Wind power firms that generate over 20 kW will receive 23.10 yen/kWh for 20 years, while firms producing under 20 kW will receive 57.75 yen/kWh, also for two decades. Geothermal plants producing over 15 MW get 27.30 yen for 15 years, while those producing less than 15 MW are to get 42 yen/kWh, also for 15 years.
There are three tariff rates for mini-hydro, but are all for 20 years. Firms producing between 1MW and 30 MW receive a rate of 25.20 yen/kWh. Those producing between 200kW and 1MW receive a rate of 30.45 yen/kWh. Mini- or rather micro-hydro producers generating less than 200 kW will receive a rate of 35.70 yen/kWh.
Biomass tariffs are also set for 20 years, and have been divided into a number of different types including sewage sludge gas, the sludge itself (which is burned), forest thinnings, whole timber, and recycled wood. The tariff rate for biogas that comes from sewage sludge is 40.95 yen/kWh. For solid sludge, it’s 17.85 yen/kWh. For biomass sources made from forest thinnings, the tariff is 33.60 yen/kWh. For whole timber biomass sources, it’s 25.20 yen/kWh and for biomass made from recycled wood, which often comes from construction projects, the rate is 13.65 yen/kWh.
These tariffs are among the highest in the world and for small wind farms (under 20 kW), the tariff is the highest in the world. For larger-scale wind farms, the 23.10 yen/kWh tariff is over twice that charged in France and Germany. For solar power, the rate of 42 yen/kWh for smaller solar plants is cheaper than Switzerland’s tariff. But it’s still twice that of France and Germany. And for mega-solar power, where many Japanese firms are making plans to operate, the tariff rate is almost three times higher than in those two countries.
European renewable energy experts have pointed out the solar tariff does not differentiate between large and small-scale solar plants. In addition, it’s unclear if the two tariffs for wind power may eventually apply to offshore wind farms as well as traditional land-based windmill installations. METI says that, at present, calculating the cost for offshore wind farms is difficult. But it’s also true that, compared to the U.S., Germany, Holland, and Denmark, Japan’s major manufacturers are way behind in terms of offshore wind power and this energy form is not a high priority in either the corporate or political worlds.
Critics charge the new tariff system tilts the playing field in favor of a few major industrial firms METI has long been close to, and will discourage innovative small and medium-firms that cannot afford the development and entry costs. There are also concerns about flexibility. As Paul Gipe points out in a May 3, 2012 analysis of the new tariff for Wind-Works.org, Japan has only two types of tariffs, and one price for solar, while Germany, until recently, had six different types of tariffs for solar.

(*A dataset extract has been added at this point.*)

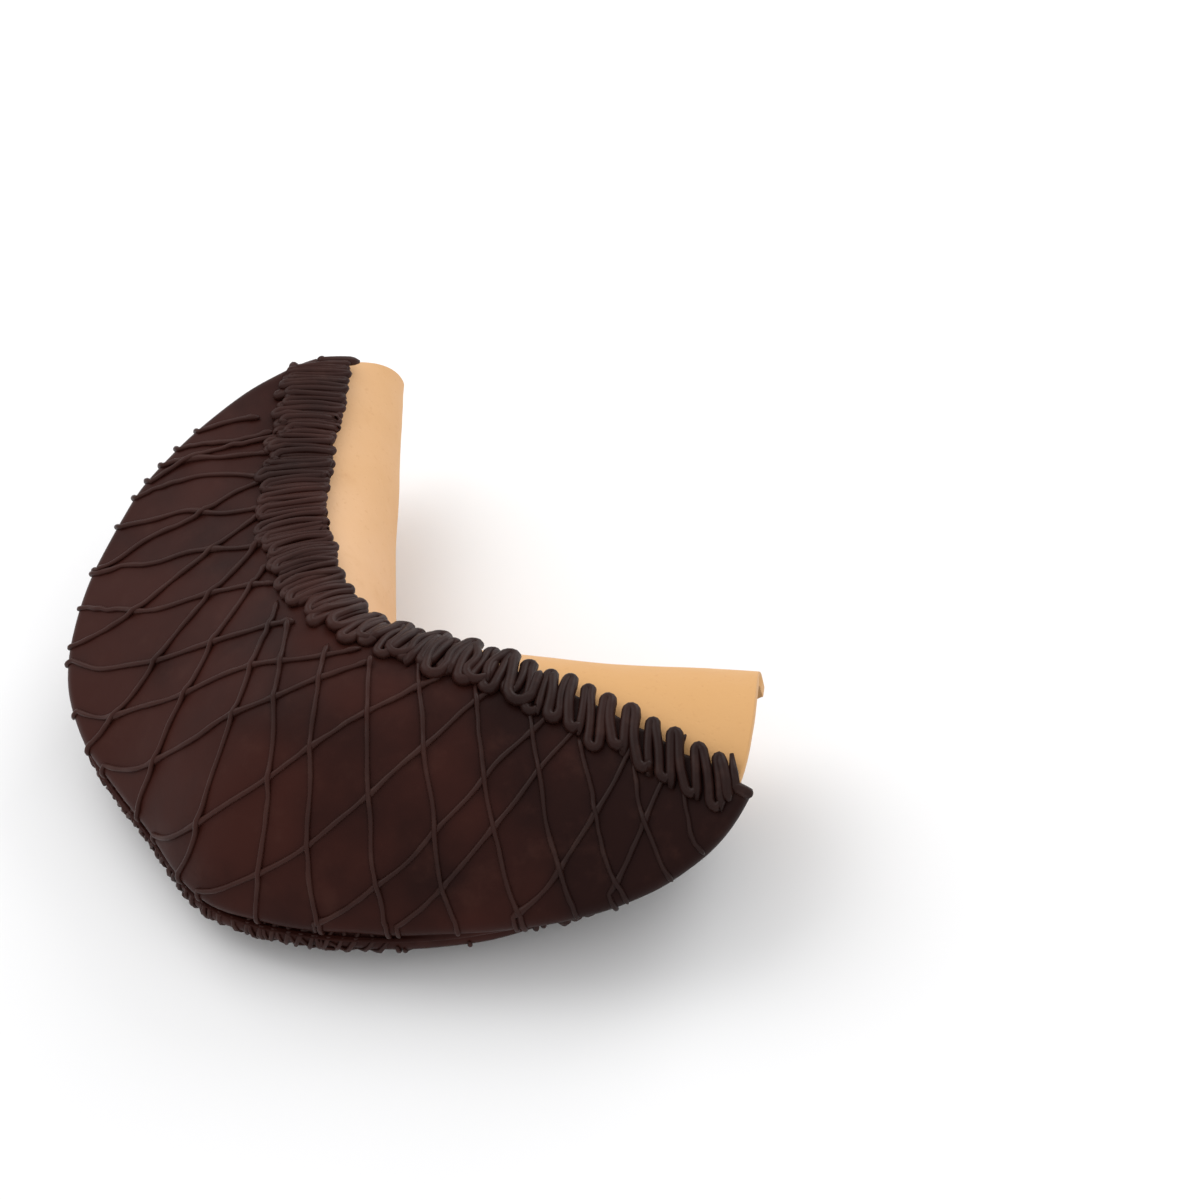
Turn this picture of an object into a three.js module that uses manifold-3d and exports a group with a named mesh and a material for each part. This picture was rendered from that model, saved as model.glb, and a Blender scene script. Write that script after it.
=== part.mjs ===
// A giant fortune cookie, dipped in dark chocolate and finished with a piped zigzag border.
//
// A round wafer is folded in half over a wide, soft spine, and the spine is then bent in the
// middle. That leaves a notch, two open-ended arms, and a front and a back layer whose rims
// meet along a seam. The dip covers everything but a bare band along the spine, and closes
// the mouths of the arms. A bead of chocolate is piped in a zigzag over each edge of the dip.
//
// A place on the wafer is named by two numbers. "along" runs along the spine, from the left
// arm (negative) to the right arm (positive). "across" runs over the spine, from -1 at the
// rim of the back layer, through 0 on the spine, to +1 at the rim of the front layer.
import * as THREE from "three";
import { mergeVertices } from "three/addons/utils/BufferGeometryUtils.js";
import Module from "manifold-3d";

// Sizes in millimetres, angles in radians. A pair holds the left arm's value, then the right's.
const rimReach = 125; // from the spine's middle to the rim, measured over the wafer
const spineReach = 104.5; // from the notch to the end of either arm
const rimRoundness = 2.21; // 2 draws the rim as an ellipse, more makes it squarer
const waferThickness = 3.4;
const armDroop = [0.807, 0.621]; // how far each arm bends down from the straight spine
const notchSoftness = 10; // how gently the spine turns at the notch
const seamLean = 0.161; // lean of the middle section towards the right arm
const sectionFan = 0.851 / rimReach; // how fast the sections fan out, per millimetre of spine
const notchSection = { width: 44.5, depth: 90.7, taper: 0.64 };
const armSection = { width: [29.4, 29.2], depth: [117, 79], taper: 0.91 };
const notchSpread = 48.2; // how far along the spine the middle section keeps its shape
const sideBlend = 31; // over this length the left arm's values turn into the right arm's
const backFlatness = 0.5; // the back layer bulges this much of the front layer's bulge
const backShortness = [0.05, 0.22]; // the back layer turns round less by this share
const seamReach = 62; // the lips meet about this far to each side of the notch
const seamClosure = 0.95; // share of the whole loop that a section at the seam goes round
const lipGap = 3.75; // from the seam's middle plane to each layer's outer face
const clearance = 0.36; // between the wafer, the dip and the piping

const dipThickness = 1.8;
const mouthHollow = 0.35; // how deep the dip sinks into a mouth, as a share of its width
const rimCover = 1.3; // extra depth of the dip over the edge of the rim
const notchBand = 30; // bare width on each side of the spine at the notch
const bandShoulder = [8, 3]; // the band widens by this much just past the notch
const bandShoulderReach = 15;
const frontBandGrowth = [-3, 31]; // and by this much more towards the arm's end
const backBandGrowth = [30, 56];
const waferEnds = [0.987, 0.9995]; // the wafer's last two columns, as shares of the spine
const dipEnd = 0.965; // the dip stops at this share of the spine
const thinnestStrip = 0.05; // share of a layer that the dip covers at the very least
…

And, in a move clearly designed to appease the monopolistic utilities, Japan’s FIT does not guarantee renewable electricity producers will have access to a grid connection, but forces them to pay for all grid connection costs.
Defenders of the new FIT counter that while the playing field may not exactly be level for all, the high tariff prices are great way to ramp up renewable energy use as quickly as possible, given the pressing energy crisis Japan faces without nuclear power plants and all of the attendant financial and environmental problems of suddenly increasing fossil fuel imports. They point out that the Japanese government can always go back in a few years, revise the law and reduce the tariffs to allow more competition and make other adjustments, especially if supply deregulation is carried out.
Big profits stand to be made, though, and this is by design. There is a section in the FIT law calling on METI to aim for large-scale renewable energy use over the first three years of the tariff. To accomplish this, the law says, METI is supposed to give “special consideration to the profits of renewable energy suppliers.’’ As the internal rates of return, i.e. the pre-tax profits, under the new tariff system range from four percent for some biomass forms to 13 percent for geothermal, eight percent for wind farms over 20kW, and between 3.2 and 6 percent for solar, it’s clear there are going to be some big winners in the coming years.
How much will the new FIT cost consumers? The Agency for Natural Resources predicts there will be a cost increase of 0.2 and 0.4 yen/kWh, which translates into an increase of 70 and 100 yen for using 300 kWh of electricity, roughly what the average Japanese household consumes per month.
On the other hand, large-scale electricity users, especially manufacturing firms, are going to see their bills go up by a lot more than that, at least in the beginning. But the FIT is also an opportunity for all large-scale electricity users to review carefully how they use electricity and determine whether they really are using it as effectively as they claim. As Winifred Bird demonstrates in “Energy Efficuency,” (page118), there is still much the average business in particular can do to increase efficiency, and thus lower their utility costs, even further.
There are cost and logistical concerns among both renewable energy supporters and opponents about whether the structure of Japan’s new FIT is the best way to ensure that renewables become safe, stable, and cost-effective sources of electricity. But the question is also political. MP Taro Kono fought against his own ruling Liberal Democratic Party for an FIT a dozen years ago. He watched as it was defeated by Japan’s nuclear power lobby — pro-nuclear politicians, the pro-nuclear METI, the utilities, business lobbies like Keidanren, whose members include firms that build nuclear reactors or consume large amounts of electricity, and the mainstream media which relied heavily on advertising from the utilities (see article on Kono on page 48).
Nevertheless, a huge first step has been taken with the new FIT. Regardless of how it could be adjusted or who will profit financially in the short-term, renewable energy (excluding major hydropower projects), which only accounts for about 1 percent of Japan’s total electricity supply at present, now has an unprecedented chance for growth.